As health care fight lingers, nation’s work must be done
If you didn’t like what was happening in Congress in 2013, get ready for more of the same in 2014. We see no reason to believe anything is going to change until one party seizes complete power in the House, Senate and the White House.
Raul Labrador’s visit to our Editorial Board on Thursday was Exhibit A.
Explaining that he and a like-minded segment of the House Republican Caucus are in it for the long run, he reiterated that he was not elected to rubber-stamp initiatives for the Senate and the White House. Fights over the Patient Protection and Affordable Care Act of 2010 will continue.

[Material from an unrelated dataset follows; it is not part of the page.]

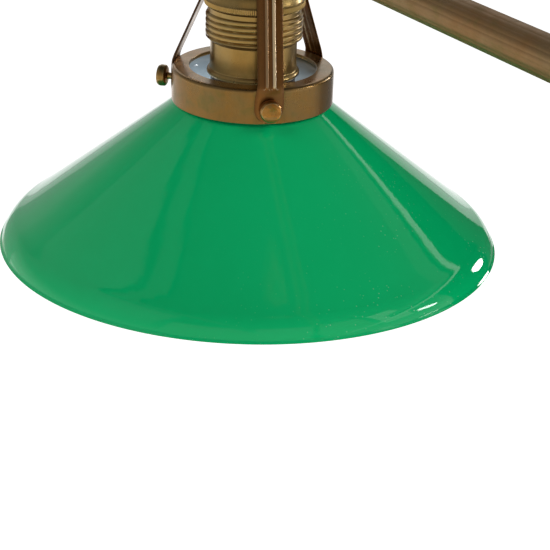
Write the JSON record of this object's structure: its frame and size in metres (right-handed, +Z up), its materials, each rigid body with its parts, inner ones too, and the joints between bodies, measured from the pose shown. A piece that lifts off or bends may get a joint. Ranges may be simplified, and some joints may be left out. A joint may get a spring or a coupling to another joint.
{
  "type": "pool table lamp",
  "caption": "Pool table lamp: reeded brass beam on a stem with a ceiling canopy, and green glass cone shades in strap galleries over the lamp holders.",
  "frame": {"origin": "centre of the ceiling plate's top face, on the ceiling", "axes": "+Z up into the ceiling, +X along the beam"},
  "size_m": [0.6562, 0.2062, 0.6089],
  "materials": {
    "brown_brass": "antique, satin",
    "pale_brass": "aged, satin",
    "dark_brass": "bronzed, satin",
    "green_glass": "gloss, cased over white",
    "porcelain": "glazed",
    "steel": "plated",
    "bulb_glass": "frosted"
  },
  "bodies": {
    "ceiling": {"ceiling_plate": "steel", "terminal_block": "porcelain", "ceiling_hook": "brown_brass"},
    "canopy": {"canopy": "brown_brass", "canopy_nut": "pale_brass"},
    "link": {"suspension_link": "brown_brass"},
    "frame": {"stem_eye": "brown_brass", "stem": "brown_brass", "hub": "pale_brass", "hub_drop": "pale_brass", "beam": "brown_brass", "finial_a": "pale_brass", "finial_b": "pale_brass", "shade_a": "green_glass", "gallery_ring_a": "brown_brass", "strap_1_a": "dark_brass", "strap_2_a": "dark_brass", "strap_3_a": "dark_brass", "strap_crown_a": "brown_brass", "beam_collar_a": "brown_brass", "nipple_a": "steel", "cap_nut_a": "pale_brass", "holder_cap_a": "pale_brass", "holder_barrel_a": "pale_brass", "holder_insulator_a": "porcelain", "screw_shell_a": "pale_brass", "shade_b": "green_glass", "gallery_ring_b": "brown_brass", "strap_1_b": "dark_brass", "strap_2_b": "dark_brass", "strap_3_b": "dark_brass", "strap_crown_b": "brown_brass", "beam_collar_b": "brown_brass", "nipple_b": "steel", "cap_nut_b": "pale_brass", "holder_cap_b": "pale_brass", "holder_barrel_b": "pale_brass", "holder_insulator_b": "porcelain", "screw_shell_b": "pale_brass"},
    "bulb_a": {"bulb_envelope_a": "bulb_glass", "bulb_cap_a": "steel"},
    "screw_1_a": {"thumbscrew_1_a": "pale_brass"},
    "screw_2_a": {"thumbscrew_2_a": "pale_brass"},
    "screw_3_a": {"thumbscrew_3_a": "pale_brass"},
    "bulb_b": {"bulb_envelope_b": "bulb_glass", "bulb_cap_b": "steel"},
    "screw_1_b": {"thumbscrew_1_b": "pale_brass"},
    "screw_2_b": {"thumbscrew_2_b": "pale_brass"},
    "screw_3_b": {"thumbscrew_3_b": "pale_brass"}
  },
  "joints": [
    {"name": "canopy_drop", "type": "slide", "parent": "ceiling", "child": "canopy", "axis": [0, 0, -1], "range_m": [0, 0.01]},
    {"name": "link_swing", "type": "hinge", "parent": "ceiling", "child": "link", "pos_m": [0, 0, -0.0825], "axis": [1, 0, 0], "range_deg": [-45, 45]},
    {"name": "beam_swing", "type": "hinge", "parent": "link", "child": "frame", "pos_m": [0, 0, -0.10345], "axis": [0, 1, 0], "range_deg": [-45, 45]},
    {"name": "bulb_a_unscrew", "type": "slide", "parent": "frame", "child": "bulb_a", "axis": [0, 0, -1], "range_m": [0, 0.028]},
    {"name": "screw_1_a_out", "type": "slide", "parent": "frame", "child": "screw_1_a", "axis": [0.9632, -0.2689, 0], "range_m": [0, 0.0027]},
    {"name": "screw_2_a_out", "type": "slide", "parent": "frame", "child": "screw_2_a", "axis": [-0.2147, 0.9767, 0], "range_m": [-0.001, 0.0017]},
    {"name": "screw_3_a_out", "type": "slide", "parent": "frame", "child": "screw_3_a", "axis": [-0.6468, -0.7627, 0], "range_m": [-0.0022, 0.0005]},
    {"name": "bulb_b_unscrew", "type": "slide", "parent": "frame", "child": "bulb_b", "axis": [0, 0, -1], "range_m": [0, 0.028]},
    {"name": "screw_1_b_out", "type": "slide", "parent": "frame", "child": "screw_1_b", "axis": [-0.9632, 0.2689, 0], "range_m": [0, 0.0027]},
    {"name": "screw_2_b_out", "type": "slide", "parent": "frame", "child": "screw_2_b", "axis": [0.2147, -0.9767, 0], "range_m": [-0.001, 0.0017]},
    {"name": "screw_3_b_out", "type": "slide", "parent": "frame", "child": "screw_3_b", "axis": [0.6468, 0.7627, 0], "range_m": [-0.0022, 0.0005]}
  ]
}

Labrador made no apologies for his or any other Republican’s involvement in the government shutdown. He is not about to sit back and take what he perceives to be legislation that will inflict hardship on Americans.

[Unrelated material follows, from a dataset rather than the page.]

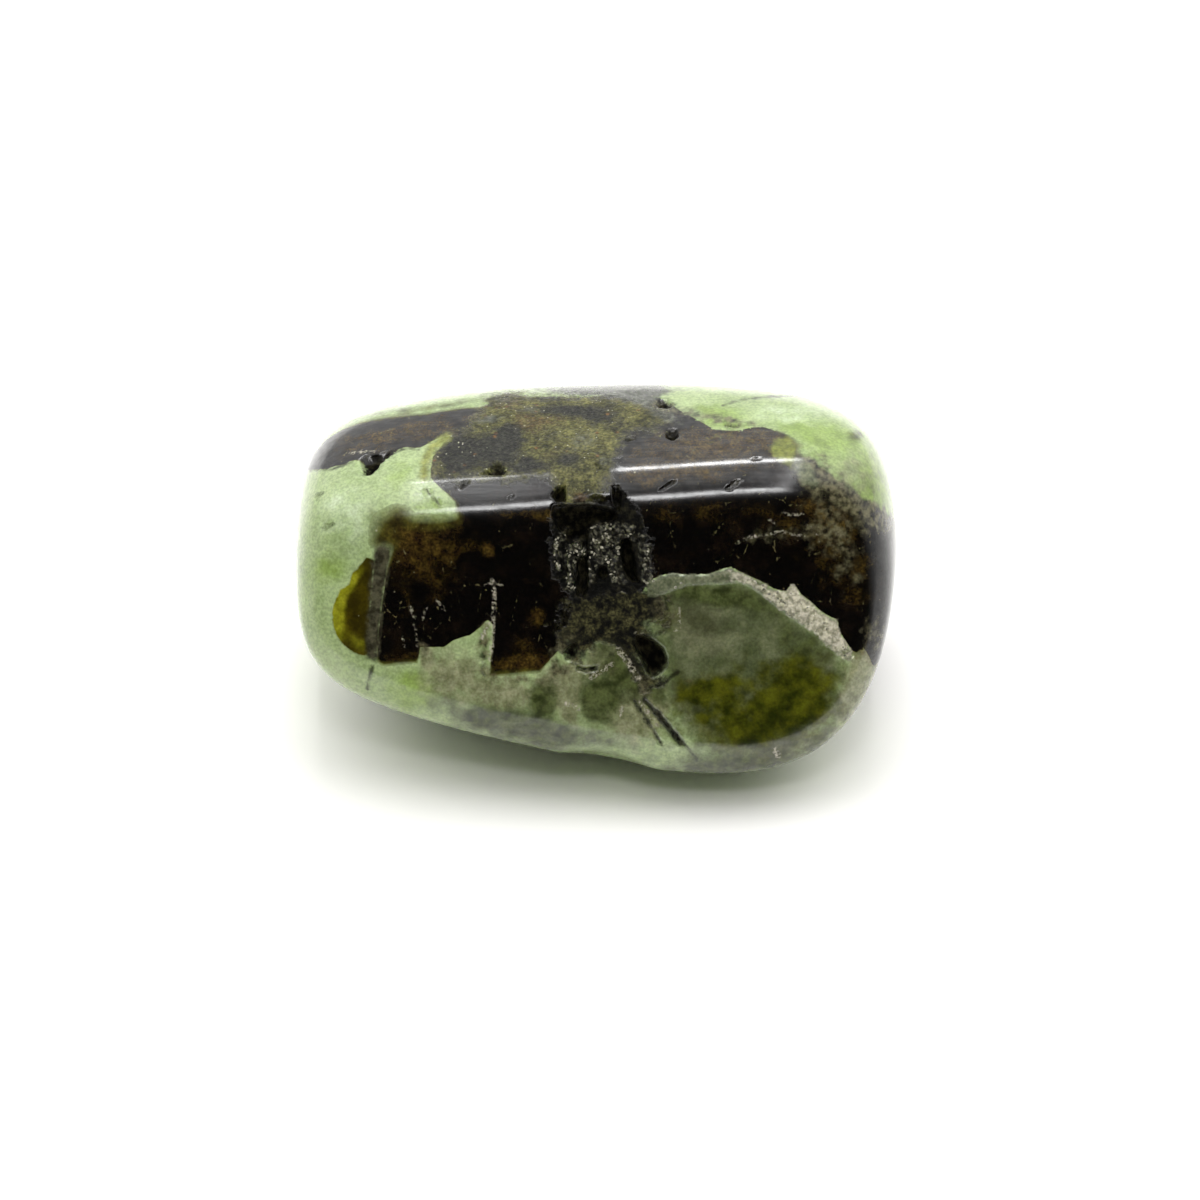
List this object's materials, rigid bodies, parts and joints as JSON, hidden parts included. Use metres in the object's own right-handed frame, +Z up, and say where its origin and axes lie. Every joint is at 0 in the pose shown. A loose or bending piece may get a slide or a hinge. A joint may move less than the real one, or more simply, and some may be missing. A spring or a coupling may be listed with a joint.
{
  "type": "amphibole tumbled stone",
  "caption": "Small polished tumbled stone, dark amphibole in pale green translucent prehnite, with a shallow dish, a pitted crevice and a flat resting spot.",
  "frame": {"origin": "on the resting surface, under the middle of the stone's box", "axes": "+X along the stone's length, -Y out of its polished front face, +Z up from the flat resting spot"},
  "size_m": [0.03, 0.0188, 0.0161],
  "materials": {
    "polished_stone": "tumble-polished, near-black amphibole in pale green translucent prehnite, with rough unpolished patches"
  },
  "bodies": {
    "root": {"tumbled_stone": "polished_stone"}
  },
  "joints": []
}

That $24 billion cost of the shutdown? He estimates that the loss of productivity and added burden on consumers surrounding the health care law will quickly surpass that.

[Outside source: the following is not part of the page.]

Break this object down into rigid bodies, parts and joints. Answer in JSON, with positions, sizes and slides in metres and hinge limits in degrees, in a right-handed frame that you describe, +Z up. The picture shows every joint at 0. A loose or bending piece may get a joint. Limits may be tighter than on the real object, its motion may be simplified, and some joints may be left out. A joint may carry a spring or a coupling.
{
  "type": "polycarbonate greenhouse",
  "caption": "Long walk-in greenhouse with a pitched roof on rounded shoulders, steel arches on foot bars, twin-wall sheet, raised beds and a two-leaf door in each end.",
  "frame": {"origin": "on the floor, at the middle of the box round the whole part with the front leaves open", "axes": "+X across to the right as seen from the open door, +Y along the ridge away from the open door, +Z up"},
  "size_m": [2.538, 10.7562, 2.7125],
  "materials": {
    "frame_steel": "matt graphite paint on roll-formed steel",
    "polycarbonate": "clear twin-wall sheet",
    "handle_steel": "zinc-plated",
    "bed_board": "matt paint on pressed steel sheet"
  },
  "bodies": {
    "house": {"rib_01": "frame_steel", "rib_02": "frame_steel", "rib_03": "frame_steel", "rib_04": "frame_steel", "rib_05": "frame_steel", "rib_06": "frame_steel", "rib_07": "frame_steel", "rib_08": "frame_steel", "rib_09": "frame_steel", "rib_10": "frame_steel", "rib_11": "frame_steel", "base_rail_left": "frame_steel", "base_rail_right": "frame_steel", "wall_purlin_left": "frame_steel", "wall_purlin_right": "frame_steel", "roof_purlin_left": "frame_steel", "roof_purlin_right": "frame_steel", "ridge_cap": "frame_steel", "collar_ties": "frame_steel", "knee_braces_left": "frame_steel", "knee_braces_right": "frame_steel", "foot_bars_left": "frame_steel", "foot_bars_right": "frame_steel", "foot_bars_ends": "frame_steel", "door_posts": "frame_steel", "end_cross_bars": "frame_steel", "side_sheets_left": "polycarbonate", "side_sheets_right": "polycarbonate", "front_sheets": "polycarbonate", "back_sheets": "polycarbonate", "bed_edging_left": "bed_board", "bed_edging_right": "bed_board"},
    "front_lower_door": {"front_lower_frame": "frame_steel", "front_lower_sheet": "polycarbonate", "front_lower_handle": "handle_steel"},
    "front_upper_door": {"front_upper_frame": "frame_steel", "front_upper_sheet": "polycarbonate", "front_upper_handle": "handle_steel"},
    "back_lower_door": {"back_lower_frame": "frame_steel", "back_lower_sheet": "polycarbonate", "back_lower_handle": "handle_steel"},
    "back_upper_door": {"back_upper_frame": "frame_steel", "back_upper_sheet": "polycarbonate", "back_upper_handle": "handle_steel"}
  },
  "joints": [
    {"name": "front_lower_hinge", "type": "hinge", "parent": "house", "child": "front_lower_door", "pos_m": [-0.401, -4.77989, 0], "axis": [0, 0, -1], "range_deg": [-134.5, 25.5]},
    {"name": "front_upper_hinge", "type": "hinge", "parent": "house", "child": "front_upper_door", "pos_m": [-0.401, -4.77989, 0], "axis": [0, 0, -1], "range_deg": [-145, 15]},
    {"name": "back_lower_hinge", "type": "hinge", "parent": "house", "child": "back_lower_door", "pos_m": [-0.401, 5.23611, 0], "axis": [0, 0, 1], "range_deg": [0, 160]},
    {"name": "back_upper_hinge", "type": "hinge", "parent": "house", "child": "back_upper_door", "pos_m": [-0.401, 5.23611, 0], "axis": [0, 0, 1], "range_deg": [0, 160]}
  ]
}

Though we appreciate efforts to reduce spending and government intrusion into our lives, we think the tactic to defund/delay the ACA was a bust. If Republicans had done nothing, the troubled rollout of the law would have been their best no-talking point. …
A bright spot: Labrador began our meeting discussing a bipartisan bill he has co-sponsored with Rep. Bobby Scott, D-Va. It offers judges alternatives to mandatory sentencing guidelines that could reduce federal prison costs and allow the system to focus on more serious crimes.
We hope for similar progress on topics such as immigration and tax reform. Lawmakers should find points they agree on — such as approaches to guest worker programs and upping the ante for high-tech worker visas. Small victories and collaborative discussions in these areas could reveal pathways to bigger things.